Work instructions - Give the material again in full, matching it exactly.

Dataset extract -
◆ ◆ ◆ ◆ ◆ ◆ ◆

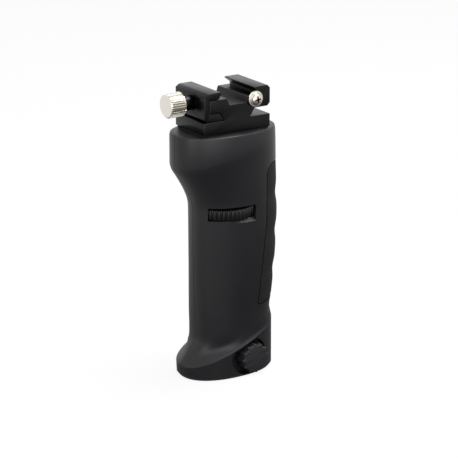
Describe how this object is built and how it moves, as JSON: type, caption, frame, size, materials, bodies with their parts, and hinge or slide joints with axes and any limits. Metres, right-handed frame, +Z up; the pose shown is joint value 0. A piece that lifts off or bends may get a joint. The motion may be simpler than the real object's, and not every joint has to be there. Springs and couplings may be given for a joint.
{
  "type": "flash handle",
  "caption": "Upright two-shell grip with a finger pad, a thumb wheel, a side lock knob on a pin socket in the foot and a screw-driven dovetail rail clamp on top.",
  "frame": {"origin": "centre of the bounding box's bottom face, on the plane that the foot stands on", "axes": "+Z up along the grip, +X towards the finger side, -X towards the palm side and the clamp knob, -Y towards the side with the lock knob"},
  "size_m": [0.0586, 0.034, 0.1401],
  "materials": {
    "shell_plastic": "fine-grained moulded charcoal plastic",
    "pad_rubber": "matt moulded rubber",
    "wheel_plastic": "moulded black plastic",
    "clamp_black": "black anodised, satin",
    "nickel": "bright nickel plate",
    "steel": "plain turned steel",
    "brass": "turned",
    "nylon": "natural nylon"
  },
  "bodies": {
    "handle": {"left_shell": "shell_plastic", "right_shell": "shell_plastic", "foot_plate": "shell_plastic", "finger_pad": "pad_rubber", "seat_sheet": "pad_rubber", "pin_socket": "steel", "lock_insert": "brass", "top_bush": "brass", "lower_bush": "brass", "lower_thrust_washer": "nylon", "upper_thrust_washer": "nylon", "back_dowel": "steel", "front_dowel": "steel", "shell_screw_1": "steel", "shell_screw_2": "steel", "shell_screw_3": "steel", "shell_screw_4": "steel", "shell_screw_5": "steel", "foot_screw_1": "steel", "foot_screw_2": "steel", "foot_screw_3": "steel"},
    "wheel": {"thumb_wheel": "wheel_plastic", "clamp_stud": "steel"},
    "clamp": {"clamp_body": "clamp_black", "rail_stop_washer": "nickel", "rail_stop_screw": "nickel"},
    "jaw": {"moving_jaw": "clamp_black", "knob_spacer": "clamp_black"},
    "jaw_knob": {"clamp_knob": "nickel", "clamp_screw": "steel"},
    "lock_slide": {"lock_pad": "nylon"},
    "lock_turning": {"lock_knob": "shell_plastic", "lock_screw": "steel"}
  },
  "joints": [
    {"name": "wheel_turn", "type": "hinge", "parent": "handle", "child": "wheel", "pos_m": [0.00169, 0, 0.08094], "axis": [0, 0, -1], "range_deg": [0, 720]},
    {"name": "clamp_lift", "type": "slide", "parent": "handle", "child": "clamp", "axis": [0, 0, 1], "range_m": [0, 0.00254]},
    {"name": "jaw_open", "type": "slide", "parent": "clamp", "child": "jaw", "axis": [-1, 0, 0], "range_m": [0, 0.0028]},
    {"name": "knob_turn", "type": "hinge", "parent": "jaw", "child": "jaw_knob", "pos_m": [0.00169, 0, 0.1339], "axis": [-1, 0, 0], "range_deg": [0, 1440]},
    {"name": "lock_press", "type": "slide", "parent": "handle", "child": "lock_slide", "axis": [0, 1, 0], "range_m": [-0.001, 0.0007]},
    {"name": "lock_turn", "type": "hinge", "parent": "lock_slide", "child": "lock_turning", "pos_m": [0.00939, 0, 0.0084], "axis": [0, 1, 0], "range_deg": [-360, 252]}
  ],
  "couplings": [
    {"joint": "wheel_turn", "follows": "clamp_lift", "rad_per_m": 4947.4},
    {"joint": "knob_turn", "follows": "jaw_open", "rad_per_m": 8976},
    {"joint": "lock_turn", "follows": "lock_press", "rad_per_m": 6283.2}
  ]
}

◆ ◆ ◆ ◆ ◆ ◆ ◆

Final answer -
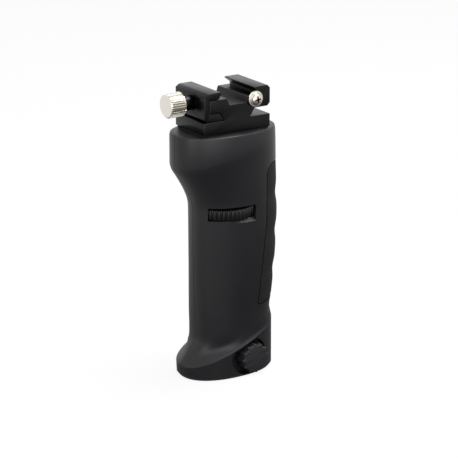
Describe how this object is built and how it moves, as JSON: type, caption, frame, size, materials, bodies with their parts, and hinge or slide joints with axes and any limits. Metres, right-handed frame, +Z up; the pose shown is joint value 0. A piece that lifts off or bends may get a joint. The motion may be simpler than the real object's, and not every joint has to be there. Springs and couplings may be given for a joint.
{
  "type": "flash handle",
  "caption": "Upright two-shell grip with a finger pad, a thumb wheel, a side lock knob on a pin socket in the foot and a screw-driven dovetail rail clamp on top.",
  "frame": {"origin": "centre of the bounding box's bottom face, on the plane that the foot stands on", "axes": "+Z up along the grip, +X towards the finger side, -X towards the palm side and the clamp knob, -Y towards the side with the lock knob"},
  "size_m": [0.0586, 0.034, 0.1401],
  "materials": {
    "shell_plastic": "fine-grained moulded charcoal plastic",
    "pad_rubber": "matt moulded rubber",
    "wheel_plastic": "moulded black plastic",
    "clamp_black": "black anodised, satin",
    "nickel": "bright nickel plate",
    "steel": "plain turned steel",
    "brass": "turned",
    "nylon": "natural nylon"
  },
  "bodies": {
    "handle": {"left_shell": "shell_plastic", "right_shell": "shell_plastic", "foot_plate": "shell_plastic", "finger_pad": "pad_rubber", "seat_sheet": "pad_rubber", "pin_socket": "steel", "lock_insert": "brass", "top_bush": "brass", "lower_bush": "brass", "lower_thrust_washer": "nylon", "upper_thrust_washer": "nylon", "back_dowel": "steel", "front_dowel": "steel", "shell_screw_1": "steel", "shell_screw_2": "steel", "shell_screw_3": "steel", "shell_screw_4": "steel", "shell_screw_5": "steel", "foot_screw_1": "steel", "foot_screw_2": "steel", "foot_screw_3": "steel"},
    "wheel": {"thumb_wheel": "wheel_plastic", "clamp_stud": "steel"},
    "clamp": {"clamp_body": "clamp_black", "rail_stop_washer": "nickel", "rail_stop_screw": "nickel"},
    "jaw": {"moving_jaw": "clamp_black", "knob_spacer": "clamp_black"},
    "jaw_knob": {"clamp_knob": "nickel", "clamp_screw": "steel"},
    "lock_slide": {"lock_pad": "nylon"},
    "lock_turning": {"lock_knob": "shell_plastic", "lock_screw": "steel"}
  },
  "joints": [
    {"name": "wheel_turn", "type": "hinge", "parent": "handle", "child": "wheel", "pos_m": [0.00169, 0, 0.08094], "axis": [0, 0, -1], "range_deg": [0, 720]},
    {"name": "clamp_lift", "type": "slide", "parent": "handle", "child": "clamp", "axis": [0, 0, 1], "range_m": [0, 0.00254]},
    {"name": "jaw_open", "type": "slide", "parent": "clamp", "child": "jaw", "axis": [-1, 0, 0], "range_m": [0, 0.0028]},
    {"name": "knob_turn", "type": "hinge", "parent": "jaw", "child": "jaw_knob", "pos_m": [0.00169, 0, 0.1339], "axis": [-1, 0, 0], "range_deg": [0, 1440]},
    {"name": "lock_press", "type": "slide", "parent": "handle", "child": "lock_slide", "axis": [0, 1, 0], "range_m": [-0.001, 0.0007]},
    {"name": "lock_turn", "type": "hinge", "parent": "lock_slide", "child": "lock_turning", "pos_m": [0.00939, 0, 0.0084], "axis": [0, 1, 0], "range_deg": [-360, 252]}
  ],
  "couplings": [
    {"joint": "wheel_turn", "follows": "clamp_lift", "rad_per_m": 4947.4},
    {"joint": "knob_turn", "follows": "jaw_open", "rad_per_m": 8976},
    {"joint": "lock_turn", "follows": "lock_press", "rad_per_m": 6283.2}
  ]
}